Tax Considerations in 2025
- ETFs: Ideal for taxable accounts due to their in-kind redemption structure. You’re less likely to get hit with capital gains taxes unless you sell.
- Mutual Funds: Can generate capital gains distributions that are taxed, even if you didn’t sell any shares.
Tip: If using mutual funds, consider keeping them in tax-advantaged accounts (IRA, 401(k), Roth IRA).
Fees Comparison Example
Fund Type | Example | Expense Ratio | Load Fees | Minimum Investment |
---|---|---|---|---|
ETF | Vanguard S&P 500 ETF (VOO) | 0.03% | $0 | $1 (via fractional shares) |
Mutual Fund | American Funds Growth Fund | 0.66% | 5.75% (front load) | $250–$1,000 |
The Verdict: ETFs or Mutual Funds?
There’s no one-size-fits-all answer. The best choice depends on your goals, preferences, and account type.
Choose ETFs if you:
- Want lower costs
- Like transparency
- Prefer tax efficiency
- Plan to DIY your portfolio
Choose Mutual Funds if you:
- Are investing via a 401(k) or IRA
- Want automatic investing
- Value active management
- Prefer a set-it-and-forget-it approach
Final Thoughts
Whether you choose ETFs or mutual funds, the most important thing is to start investing and stay consistent.
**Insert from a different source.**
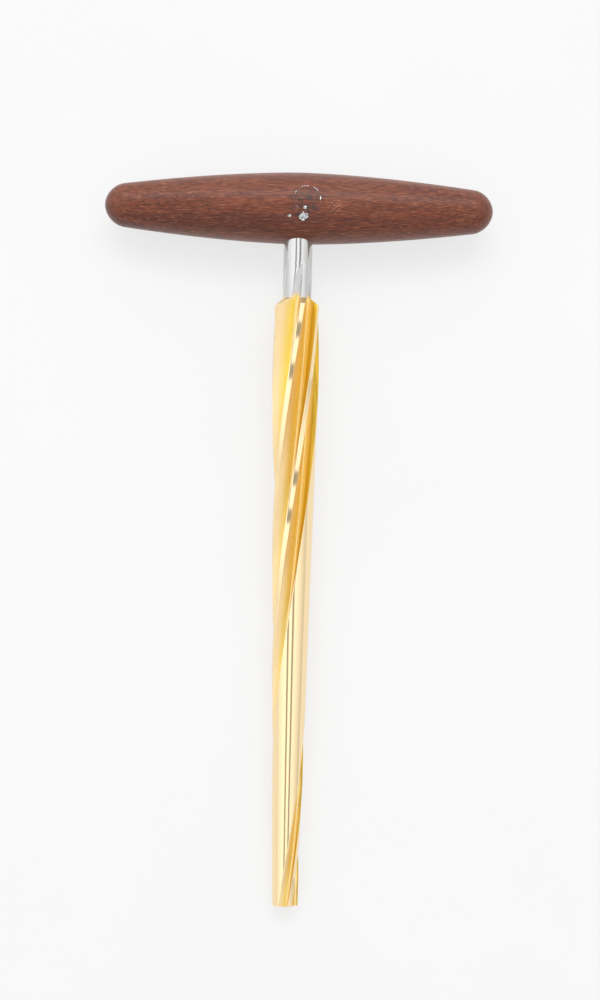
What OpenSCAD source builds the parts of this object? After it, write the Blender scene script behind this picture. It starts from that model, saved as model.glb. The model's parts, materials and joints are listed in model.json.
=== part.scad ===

Both tools offer the opportunity to grow your wealth, and many investors even use a mix of both to balance flexibility, cost, and automation.
As of 2025, ETFs are leading the way for younger, cost-conscious investors, but mutual funds remain a staple for retirement accounts and long-term strategies.
Whichever you choose, focus on diversification, low fees, and your personal risk tolerance—and you’ll be on the right track.